The falling maple seed takes a long time to get to the ground, but it generally gets there, even if gusty winds and updrafts might push it temporarily up on the way down. While core inflation continues its slow descent, headline has been sticky, but should be set to fall now as oil, gasoline, lumber, and used car prices fall. Here, for example, is the price that most impacts American inflationary psychology: The price to fill up your Ford F-150.
It is not written in the stars that gas prices will continue to go lower, but we are more than halfway through May, so it’s increasingly written in the stars that the energy contribution to CPI this month will be negative. Still, with 25 or 55 different inflation series to choose from, one can easily argue that inflation is still a huge problem, or that inflation has been completely vanquished.
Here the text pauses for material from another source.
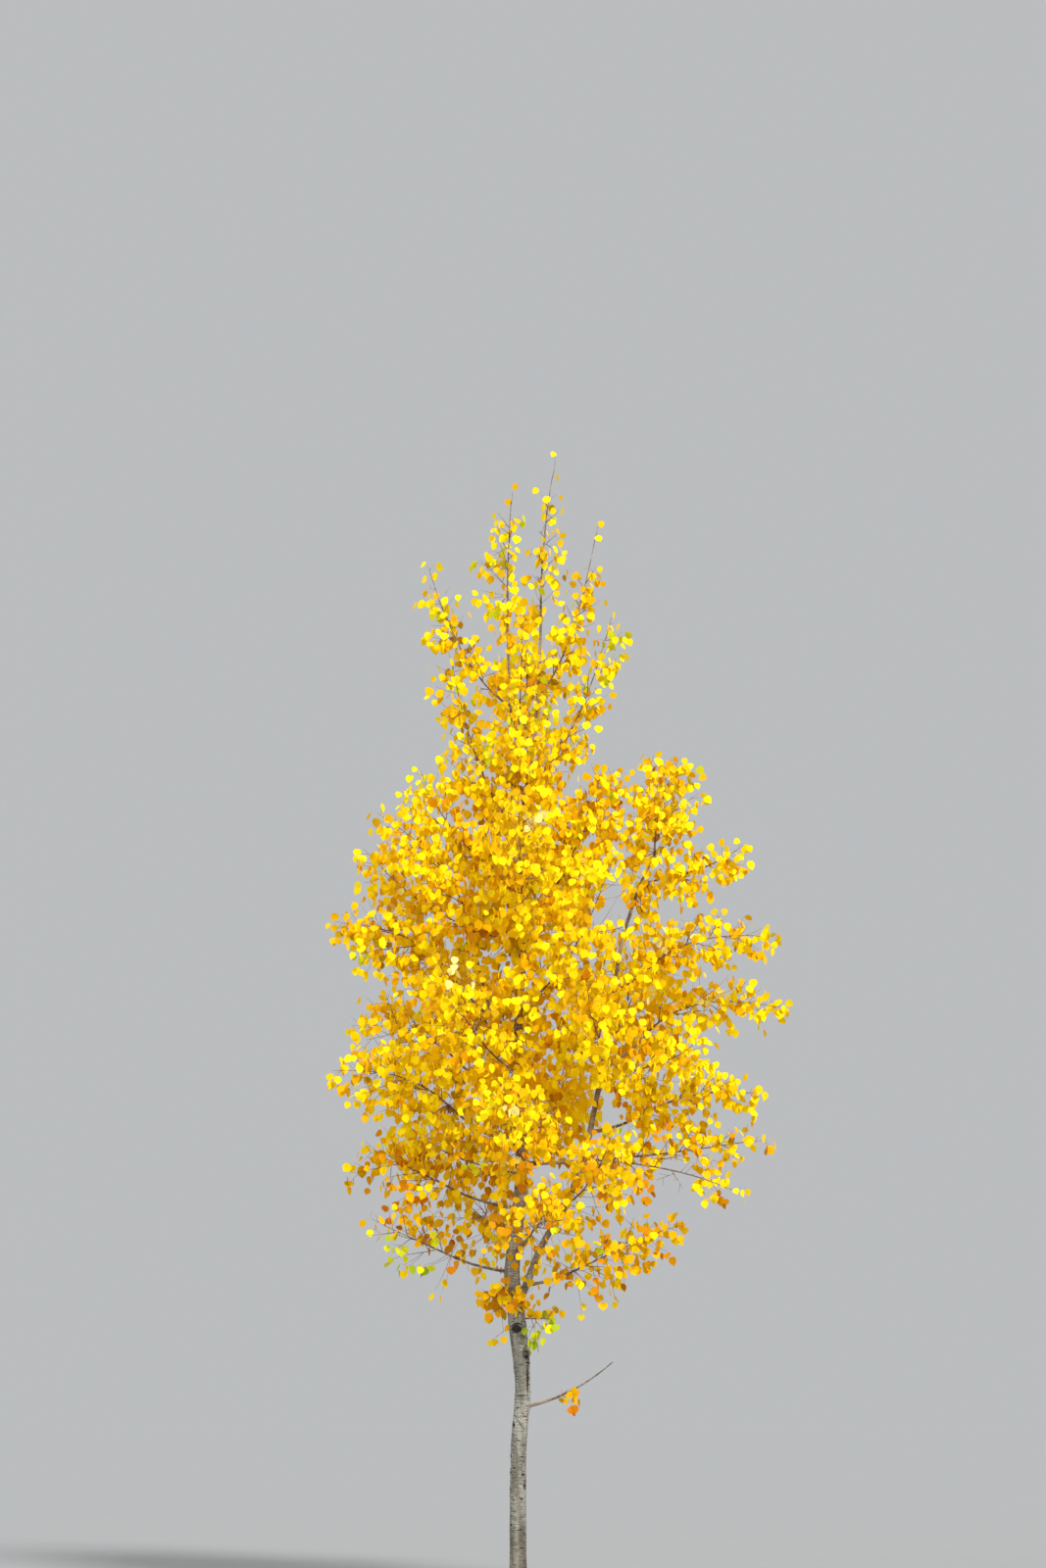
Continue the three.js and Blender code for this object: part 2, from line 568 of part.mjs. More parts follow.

The truth is somewhere in the middle.
The weakening US data has been a theme for a few weeks now, and we got more whiffy hard data as housing and Retail Sales missed expectations this week. The market has now fully embraced the idea that US economic data is no longer pinned to the red line, but the jury is out as to whether this is a mini soft patch or the start of something more nefarious.
One of the big economic data analysis issues of the current millennium is that there are simply way too many data points to look at. This leads to a huge confirmation bias problem because if the mainstream economic data isn’t supporting your worldview, you can simply look under the hood at more designer indicators and utter smart-sounding platitudes like:
The devil is in the details.
That’s why I like this chart from Macro Alf. It takes the average of 24 job market indicators in the USA to avoid the cherry-picking problem, and compares them to the unemployment rate.
The more broadly cited unemployment rate (U3) is currently at 3.9% and looks like it’s headed to the 4.2%/4.4% area soon. That will be enough to trigger the Sahm Rule and ratchet up recession fears and US rate cut hopes.
Alf and I talk much more about that chart in this week’s podcast. The podcast is not Roganesque. It’s always just ~35 minutes long.
Outside the US, the market keeps looking for a dovish Bank of England and more rate cuts from the ECB, but those stories are getting stale, and it’s been very difficult to price in more than three cuts for the ECB. While Lagarde et amis have promised a June 6 cut, any cuts after that are going to depend on the data.
Finally, China announced a partial bailout for their residential property sector and opinions vary on whether or not it matters. Some say it’s exactly the right way to assist in a balance sheet recession while others say it’s small potatoes and could serve to exacerbate Chinese real estate woes by buying homes below market and forcing prices even lower. There is no coherent narrative on China, just a bunch of divergent opinions.
Stocks
Stocks are in wood chopper mode as softer US data takes the pressure off the Fed and puts us back into the Goldilocks regime where you can say “solid nominal growth” and “The Fed is gonna cut” in the same sentence without sounding bananas. Fed interest rate cuts in a solid economy are what equity bull dreams are made of.
The three major US indices made new all-time highs this week with the SPX, DJIA, and NASDAQ all touching levels not seen since ever. While sentiment is overwhelmingly bullish, that’s always the case during bull markets.
Stocks are said to climb a wall of worry, but strangely I don’t even know what to worry about right now? Recession? Maybe, I guess? Overheating? Nope. Middle East? Not really. Corporate earnings? Nope. Bond market volatility? No sir/madam.